At one point the discussion with the IOF types -- who have deep insights into the issue even as they may not (yet) have all the answers :) -- carried into the realm of game states. MC79 among others spoke of the importance of special teams shots, while I countered that I thought game score was even more important. Namely that the trailing team generates more shots, often way more, while allowing higher quality chances against.

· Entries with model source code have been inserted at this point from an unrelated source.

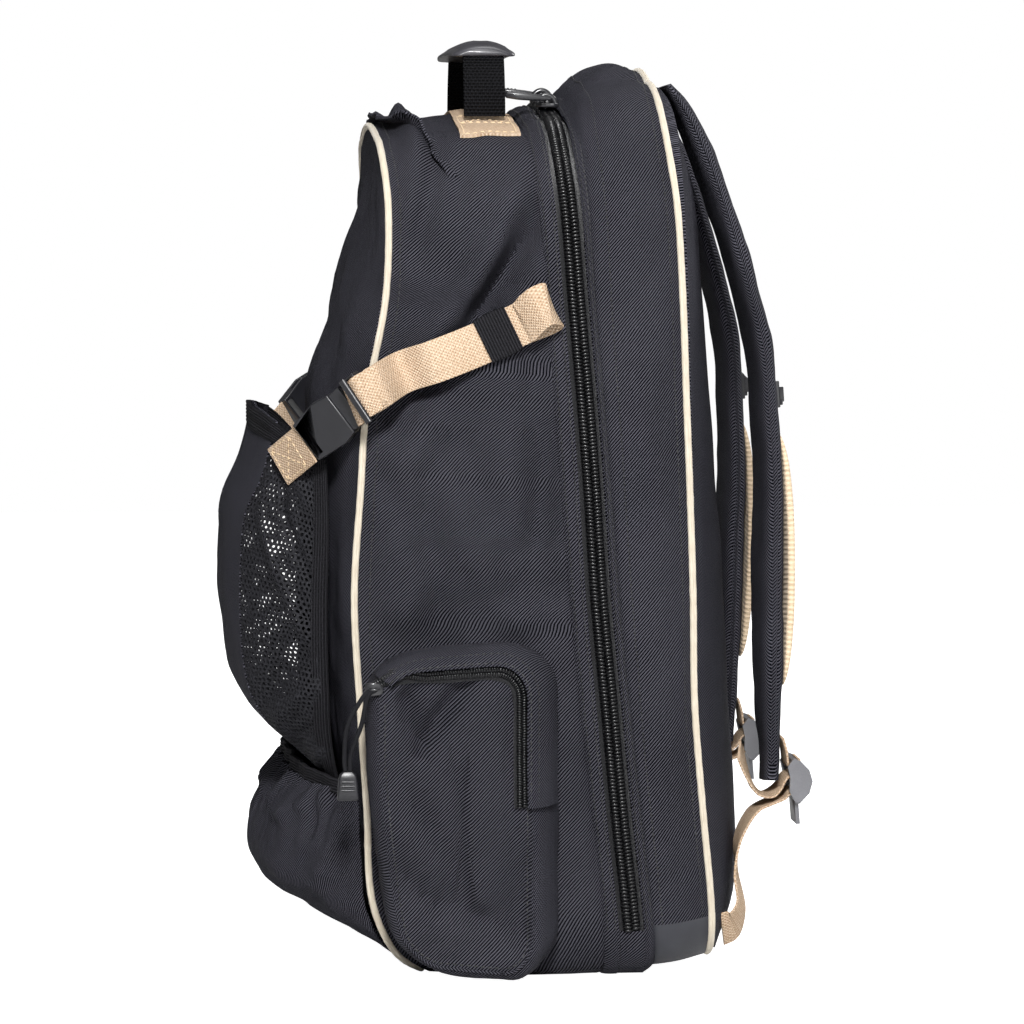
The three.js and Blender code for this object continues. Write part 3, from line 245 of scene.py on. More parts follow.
def smooth_line(points, count, closed=False):
    """A smooth curve through the points, evenly spaced."""
    points = np.asarray(points, float)
    if closed:
        points = np.concatenate([points[-2:], points, points[:3]])
    else:
        points = np.concatenate([[2 * points[0] - points[1]], points, [2 * points[-1] - points[-2]]])
    made = []
    first, last = (2, len(points) - 3) if closed else (1, len(points) - 2)
    for i in range(first, last):
        a, b, c, d = points[i - 1:i + 3]
        for t in np.linspace(0, 1, 24, endpoint=False):
            made.append(0.5 * (2 * b + (c - a) * t + (2 * a - 5 * b + 4 * c - d) * t * t
                               + (3 * b - a - 3 * c + d) * t ** 3))
    made.append(points[last])
    return resampled(made, count)


def tube(path, radius, sides=10, closed=False, up=(1, 0, 0), squash=1.0):
    """A round or flattened bar along a path. Returns points, faces and lay."""
    path = np.asarray(path, float)
    count = len(path)
    radii = np.broadcast_to(np.asarray(radius, float), (count,))
    ahead = np.roll(path, -1, 0) - np.roll(path, 1, 0) if closed else np.gradient(path, axis=0)
    ahead = ahead / np.linalg.norm(ahead, axis=1, keepdims=True)
    reference = np.broadcast_to(np.asarray(up, float), path.shape)
    side = np.cross(reference, ahead)
    side /= np.linalg.norm(side, axis=1, keepdims=True) + 1e-12
    lift = np.cross(ahead, side)
    angle = (np.arange(sides) + 0.5) / sides * 2 * math.pi
    points = (path[:, None] + radii[:, None, None] * (
        side[:, None] * np.cos(angle)[None, :, None] + squash * lift[:, None] * np.sin(angle)[None, :, None]
    )).reshape(-1, 3)
    run = np.concatenate([[0], np.cumsum(np.linalg.norm(np.diff(path, axis=0), axis=1))])
    lay = np.stack([np.repeat(run, sides), np.tile(angle, count) * np.repeat(radii, sides),
                    np.zeros(count * sides)], axis=1)
    faces = []
    for i in range(count if closed else count - 1):
        a, b = i * sides, (i + 1) % count * sides
        faces += [(a + j, a + (j + 1) % sides, b + (j + 1) % sides, b + j) for j in range(sides)]
    if not closed:
        faces.append(tuple(reversed(range(sides))))
        faces.append(tuple((count - 1) * sides + j for j in range(sides)))
    return points, faces, lay


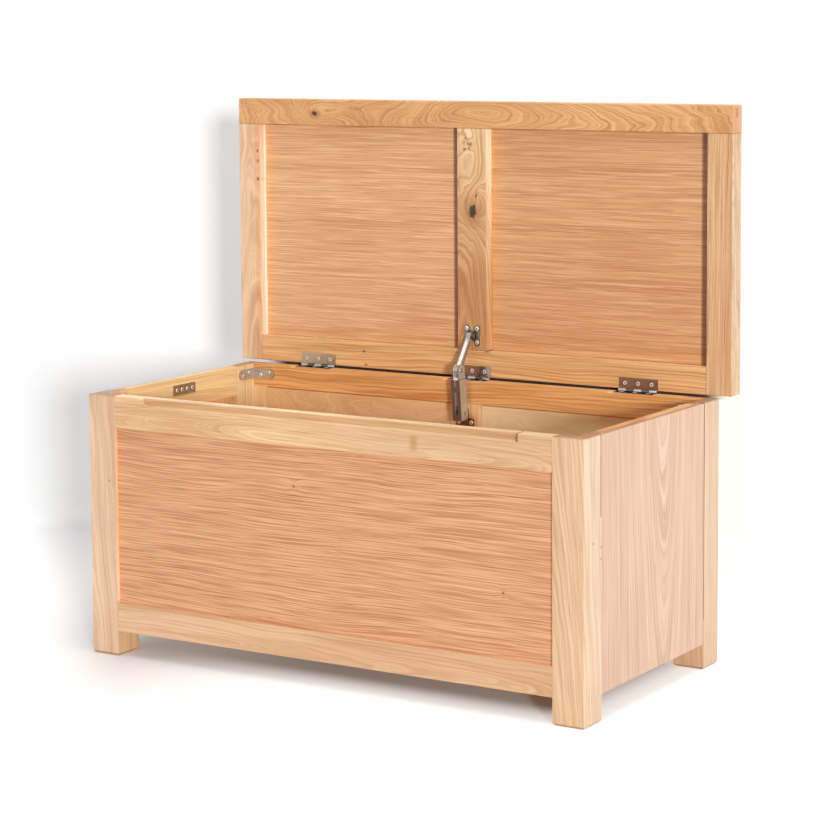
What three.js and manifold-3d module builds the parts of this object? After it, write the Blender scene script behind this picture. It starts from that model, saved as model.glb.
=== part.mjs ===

Vic Ferrari stripped out shots by game score from the play-by-play, but the only numbers that he posted (that I saw) were shots when the game was tied. As I recall that was pretty reflective of shots overall. Where I would expect a big effect would be shots when the score is NOT tied, and your data addresses this. Imperfectly -- esp. until those empty-netters are accounted for, which expressed as a percentage of goals scored in the third period by the team leading by one after the second, would be significant -- but the effect is clear. The trailing team carries the play, but isn't necessarily rewarded for doing so.

All of which (still) draws into question the relevance of such shot-based measurements as Save Percentage and Corsi numbers. Does a team like Columbus Blue Jackets have great Corsi numbers because they're a great team, because they've got a system-oriented coach, or because they're always trying to come from behind? (Give the link a minute to load, but it's an eye-popper when you get there.)

If you're listing him as "debateable" because of how you feel his chances of getting in are, and not what the statistics tell you, then you'd still most likely be wrong.

Bill Morran: On this we entirely agree. Whatever the "cognoscenti of the cord cottage" might think about Wins, 450 of them is enough to impress the voters. In terms of rarity it's roughly the equivalent of 700 goals, no mean feat in any era. I would myself vote for Joseph, but not on the first ballot (which I would reserve for truly extraordinary players, which he is not).